Hyperfluorescence circularly polarized OLEDs consisting of chiral TADF sensitizers and achiral multi-resonance emitters

Developing circularly polarized organic light-emitting diodes (CP-OLEDs) that simultaneously achieve narrow-spectrum emission and high electroluminescence (EL) efficiency remains a formidable challenge. This work prepares two pairs of efficient circularly polarized thermally activated delayed fluorescence (CP-TADF) materials, featuring high photoluminescence quantum yields, short delayed fluorescence lifetimes, good luminescence dissymmetry factors and large horizontal dipole ratios.
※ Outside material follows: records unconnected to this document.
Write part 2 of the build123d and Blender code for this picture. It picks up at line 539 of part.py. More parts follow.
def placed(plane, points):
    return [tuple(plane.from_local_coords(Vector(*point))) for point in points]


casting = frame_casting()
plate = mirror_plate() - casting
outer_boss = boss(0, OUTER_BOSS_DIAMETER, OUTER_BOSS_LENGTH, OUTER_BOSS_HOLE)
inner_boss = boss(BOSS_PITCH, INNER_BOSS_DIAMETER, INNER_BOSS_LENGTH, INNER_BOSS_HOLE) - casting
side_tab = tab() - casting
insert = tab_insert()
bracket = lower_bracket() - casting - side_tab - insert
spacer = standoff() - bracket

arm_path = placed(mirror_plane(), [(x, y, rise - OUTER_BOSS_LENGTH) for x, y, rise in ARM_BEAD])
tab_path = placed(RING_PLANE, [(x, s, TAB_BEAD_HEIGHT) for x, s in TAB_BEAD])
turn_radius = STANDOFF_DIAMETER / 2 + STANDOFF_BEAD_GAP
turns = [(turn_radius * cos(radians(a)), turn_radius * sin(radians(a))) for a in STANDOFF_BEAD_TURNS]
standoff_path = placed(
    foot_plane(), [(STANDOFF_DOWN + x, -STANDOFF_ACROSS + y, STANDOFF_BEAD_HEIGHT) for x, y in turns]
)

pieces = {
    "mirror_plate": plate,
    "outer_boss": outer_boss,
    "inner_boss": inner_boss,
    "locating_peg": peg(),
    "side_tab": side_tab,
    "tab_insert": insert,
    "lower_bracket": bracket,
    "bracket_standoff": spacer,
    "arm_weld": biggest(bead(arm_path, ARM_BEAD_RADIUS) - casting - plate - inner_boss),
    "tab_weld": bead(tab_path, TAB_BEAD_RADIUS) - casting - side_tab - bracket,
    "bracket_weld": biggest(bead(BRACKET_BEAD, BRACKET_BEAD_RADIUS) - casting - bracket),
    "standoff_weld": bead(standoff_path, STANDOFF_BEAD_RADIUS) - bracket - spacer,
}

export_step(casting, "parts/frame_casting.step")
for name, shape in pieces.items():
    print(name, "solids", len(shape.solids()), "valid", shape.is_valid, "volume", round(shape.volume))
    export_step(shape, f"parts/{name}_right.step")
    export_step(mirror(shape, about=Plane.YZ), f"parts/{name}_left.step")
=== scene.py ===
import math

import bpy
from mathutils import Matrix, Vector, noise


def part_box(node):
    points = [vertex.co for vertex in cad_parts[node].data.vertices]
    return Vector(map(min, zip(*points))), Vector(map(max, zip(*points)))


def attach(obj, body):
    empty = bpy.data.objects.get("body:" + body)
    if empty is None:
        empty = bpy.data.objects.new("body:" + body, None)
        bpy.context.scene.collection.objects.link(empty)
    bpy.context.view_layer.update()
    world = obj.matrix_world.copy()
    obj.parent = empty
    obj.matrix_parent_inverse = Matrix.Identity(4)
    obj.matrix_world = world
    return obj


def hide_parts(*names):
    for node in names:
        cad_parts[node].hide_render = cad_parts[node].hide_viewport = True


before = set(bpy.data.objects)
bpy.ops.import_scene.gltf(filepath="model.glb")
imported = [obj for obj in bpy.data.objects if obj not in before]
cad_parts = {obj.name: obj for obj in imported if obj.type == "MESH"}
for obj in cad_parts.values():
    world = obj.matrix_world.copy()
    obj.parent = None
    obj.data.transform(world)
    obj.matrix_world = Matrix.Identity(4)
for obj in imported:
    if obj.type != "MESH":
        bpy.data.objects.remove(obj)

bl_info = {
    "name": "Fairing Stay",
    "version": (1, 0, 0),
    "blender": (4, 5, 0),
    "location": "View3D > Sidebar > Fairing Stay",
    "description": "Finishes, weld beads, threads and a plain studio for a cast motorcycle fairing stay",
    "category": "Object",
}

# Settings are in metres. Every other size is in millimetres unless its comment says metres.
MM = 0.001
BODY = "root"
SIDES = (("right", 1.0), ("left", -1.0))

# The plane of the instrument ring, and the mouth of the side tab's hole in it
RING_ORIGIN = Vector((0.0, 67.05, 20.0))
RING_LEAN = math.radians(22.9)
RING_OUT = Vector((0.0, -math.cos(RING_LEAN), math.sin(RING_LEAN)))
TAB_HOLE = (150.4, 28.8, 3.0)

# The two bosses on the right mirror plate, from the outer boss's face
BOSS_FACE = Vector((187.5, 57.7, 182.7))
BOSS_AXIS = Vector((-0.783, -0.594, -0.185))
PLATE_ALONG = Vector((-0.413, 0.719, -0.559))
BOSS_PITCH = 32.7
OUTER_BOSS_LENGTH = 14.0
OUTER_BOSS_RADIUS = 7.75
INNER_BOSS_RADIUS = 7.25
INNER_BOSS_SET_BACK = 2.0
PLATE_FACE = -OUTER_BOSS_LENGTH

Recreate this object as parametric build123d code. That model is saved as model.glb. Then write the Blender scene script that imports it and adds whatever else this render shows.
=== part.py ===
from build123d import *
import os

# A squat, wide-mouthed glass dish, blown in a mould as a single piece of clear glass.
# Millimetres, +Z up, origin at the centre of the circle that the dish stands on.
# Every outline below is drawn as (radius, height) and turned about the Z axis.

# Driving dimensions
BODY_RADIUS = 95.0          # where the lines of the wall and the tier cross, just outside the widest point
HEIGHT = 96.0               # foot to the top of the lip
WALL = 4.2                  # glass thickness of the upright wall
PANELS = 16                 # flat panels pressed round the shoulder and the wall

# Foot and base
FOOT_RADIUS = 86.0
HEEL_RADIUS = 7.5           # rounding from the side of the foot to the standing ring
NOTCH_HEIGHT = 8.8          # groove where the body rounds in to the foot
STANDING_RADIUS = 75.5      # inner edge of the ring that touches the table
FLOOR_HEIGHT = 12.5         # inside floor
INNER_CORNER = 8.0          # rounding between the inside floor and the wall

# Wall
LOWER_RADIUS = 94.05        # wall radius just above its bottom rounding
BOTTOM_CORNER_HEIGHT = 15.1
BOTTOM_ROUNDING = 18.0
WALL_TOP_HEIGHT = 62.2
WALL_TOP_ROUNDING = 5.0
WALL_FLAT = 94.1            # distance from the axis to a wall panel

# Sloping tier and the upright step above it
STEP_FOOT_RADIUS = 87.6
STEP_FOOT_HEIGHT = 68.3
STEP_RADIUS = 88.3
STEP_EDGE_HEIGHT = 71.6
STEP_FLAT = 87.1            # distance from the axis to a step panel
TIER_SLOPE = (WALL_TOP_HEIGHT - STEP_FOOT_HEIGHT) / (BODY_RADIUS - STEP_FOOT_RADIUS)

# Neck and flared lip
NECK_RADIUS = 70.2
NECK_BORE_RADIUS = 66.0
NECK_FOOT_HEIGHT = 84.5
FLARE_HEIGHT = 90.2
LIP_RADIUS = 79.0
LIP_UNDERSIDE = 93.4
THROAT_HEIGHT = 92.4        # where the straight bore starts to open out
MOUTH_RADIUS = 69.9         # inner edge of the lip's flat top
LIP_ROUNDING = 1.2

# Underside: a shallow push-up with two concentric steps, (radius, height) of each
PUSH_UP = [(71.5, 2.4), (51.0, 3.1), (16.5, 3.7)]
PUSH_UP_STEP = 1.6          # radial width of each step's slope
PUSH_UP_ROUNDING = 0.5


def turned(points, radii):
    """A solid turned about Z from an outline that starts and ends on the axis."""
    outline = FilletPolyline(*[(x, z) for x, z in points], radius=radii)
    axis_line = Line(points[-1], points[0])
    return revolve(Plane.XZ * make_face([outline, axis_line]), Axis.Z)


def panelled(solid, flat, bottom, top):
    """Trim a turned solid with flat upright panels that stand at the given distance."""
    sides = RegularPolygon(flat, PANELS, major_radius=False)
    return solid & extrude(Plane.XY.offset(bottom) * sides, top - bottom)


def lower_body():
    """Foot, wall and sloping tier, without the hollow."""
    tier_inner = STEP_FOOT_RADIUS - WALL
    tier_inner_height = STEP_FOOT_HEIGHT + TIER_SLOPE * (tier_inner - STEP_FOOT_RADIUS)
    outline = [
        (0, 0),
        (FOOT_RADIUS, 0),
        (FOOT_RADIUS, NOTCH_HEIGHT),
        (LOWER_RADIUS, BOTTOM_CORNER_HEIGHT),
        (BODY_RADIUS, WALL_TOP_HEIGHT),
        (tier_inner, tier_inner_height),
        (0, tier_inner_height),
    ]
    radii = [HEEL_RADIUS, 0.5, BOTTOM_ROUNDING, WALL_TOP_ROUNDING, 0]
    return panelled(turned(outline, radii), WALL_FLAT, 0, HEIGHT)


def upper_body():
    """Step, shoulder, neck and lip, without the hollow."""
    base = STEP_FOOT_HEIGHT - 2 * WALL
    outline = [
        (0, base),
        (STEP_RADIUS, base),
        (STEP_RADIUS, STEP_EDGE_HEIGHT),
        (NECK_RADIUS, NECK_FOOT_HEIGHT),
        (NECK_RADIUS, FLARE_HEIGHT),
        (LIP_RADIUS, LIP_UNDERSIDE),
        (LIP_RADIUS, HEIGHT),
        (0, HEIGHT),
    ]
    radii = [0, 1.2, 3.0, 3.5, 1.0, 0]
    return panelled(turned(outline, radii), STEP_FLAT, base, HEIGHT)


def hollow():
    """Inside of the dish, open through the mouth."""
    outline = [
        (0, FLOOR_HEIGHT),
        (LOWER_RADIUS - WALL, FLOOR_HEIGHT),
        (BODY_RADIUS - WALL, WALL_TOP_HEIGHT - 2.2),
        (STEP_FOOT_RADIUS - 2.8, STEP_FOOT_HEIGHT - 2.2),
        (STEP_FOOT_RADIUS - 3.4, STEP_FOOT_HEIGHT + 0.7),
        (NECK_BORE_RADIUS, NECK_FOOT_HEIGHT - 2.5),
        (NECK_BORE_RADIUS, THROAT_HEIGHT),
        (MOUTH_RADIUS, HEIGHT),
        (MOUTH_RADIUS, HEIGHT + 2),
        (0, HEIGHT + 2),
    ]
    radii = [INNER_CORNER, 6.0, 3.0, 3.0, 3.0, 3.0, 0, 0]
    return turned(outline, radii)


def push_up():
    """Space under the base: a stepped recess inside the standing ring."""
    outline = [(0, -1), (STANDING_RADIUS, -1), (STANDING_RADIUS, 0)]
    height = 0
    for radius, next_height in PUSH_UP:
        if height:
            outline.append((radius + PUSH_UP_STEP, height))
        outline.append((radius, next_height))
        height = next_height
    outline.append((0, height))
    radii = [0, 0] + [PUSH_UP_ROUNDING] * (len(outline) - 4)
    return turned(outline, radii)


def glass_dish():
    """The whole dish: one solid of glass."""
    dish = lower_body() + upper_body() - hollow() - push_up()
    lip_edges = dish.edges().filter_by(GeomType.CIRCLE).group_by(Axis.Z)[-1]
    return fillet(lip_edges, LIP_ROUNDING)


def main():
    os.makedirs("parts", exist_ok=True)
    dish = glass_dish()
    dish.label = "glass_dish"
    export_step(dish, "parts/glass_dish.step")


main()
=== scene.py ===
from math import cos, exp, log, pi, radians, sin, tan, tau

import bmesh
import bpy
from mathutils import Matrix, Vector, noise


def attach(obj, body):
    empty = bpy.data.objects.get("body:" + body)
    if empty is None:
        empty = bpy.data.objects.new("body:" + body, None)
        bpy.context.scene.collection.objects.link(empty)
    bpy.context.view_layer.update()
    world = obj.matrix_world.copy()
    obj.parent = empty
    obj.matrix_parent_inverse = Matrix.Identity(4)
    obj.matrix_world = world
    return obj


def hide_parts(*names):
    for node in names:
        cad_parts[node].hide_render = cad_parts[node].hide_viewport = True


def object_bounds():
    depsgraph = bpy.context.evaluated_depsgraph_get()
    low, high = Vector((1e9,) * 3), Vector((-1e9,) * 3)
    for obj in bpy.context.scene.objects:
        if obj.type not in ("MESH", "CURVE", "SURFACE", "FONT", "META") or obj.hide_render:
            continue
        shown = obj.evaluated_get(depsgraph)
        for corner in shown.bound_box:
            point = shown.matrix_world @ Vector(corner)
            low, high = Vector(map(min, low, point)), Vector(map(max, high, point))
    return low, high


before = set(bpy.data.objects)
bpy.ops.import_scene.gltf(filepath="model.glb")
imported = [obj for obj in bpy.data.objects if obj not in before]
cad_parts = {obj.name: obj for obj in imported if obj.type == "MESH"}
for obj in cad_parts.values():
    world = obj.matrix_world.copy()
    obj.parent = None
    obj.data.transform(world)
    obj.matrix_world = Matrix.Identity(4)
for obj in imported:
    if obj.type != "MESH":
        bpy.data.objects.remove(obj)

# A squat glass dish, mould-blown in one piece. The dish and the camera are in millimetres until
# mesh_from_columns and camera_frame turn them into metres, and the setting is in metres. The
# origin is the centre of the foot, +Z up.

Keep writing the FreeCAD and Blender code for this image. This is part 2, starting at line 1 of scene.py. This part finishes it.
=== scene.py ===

They can function as emitters for efficient sky-blue CP-OLEDs, providing high maximum external quantum efficiencies (ηext,maxs) (33.8%) and good EL dissymmetry factors (gELs) (−2.64 × 10−3). More importantly, they can work as sensitizers for achiral multi-resonance (MR) TADF emitters, furnishing high-performance blue and green hyperfluorescence (HF) CP-OLEDs with intense narrow-spectrum CP-EL and good ηext,maxs (31.4%). Moreover, tandem HF CP-OLEDs are fabricated for the first time by employing CP-TADF sensitizers and achiral MR-TADF emitters, which radiate narrow-spectrum CP-EL with an extraordinary ηext,maxs (51.3%) and good gELs (4.87 × 10−3). The circularly polarized energy transfer as well as chirality-induced spin selectivity effect of CP-TADF sensitizers are considered to contribute greatly to the generation of efficient CP-EL from achiral MR-TADF emitters. This work not only explores efficient CP-TADF materials but also provides a facile approach to construct HF CP-OLEDs with achiral MR-TADF emitters. The realization of circularly polarized organic light-emitting diodes with narrow-spectrum emission and high efficiency is challenging. Here, authors report an approach for these devices by developing chiral thermally activated delayed fluorescence sensitizers for achiral multi-resonance emitters.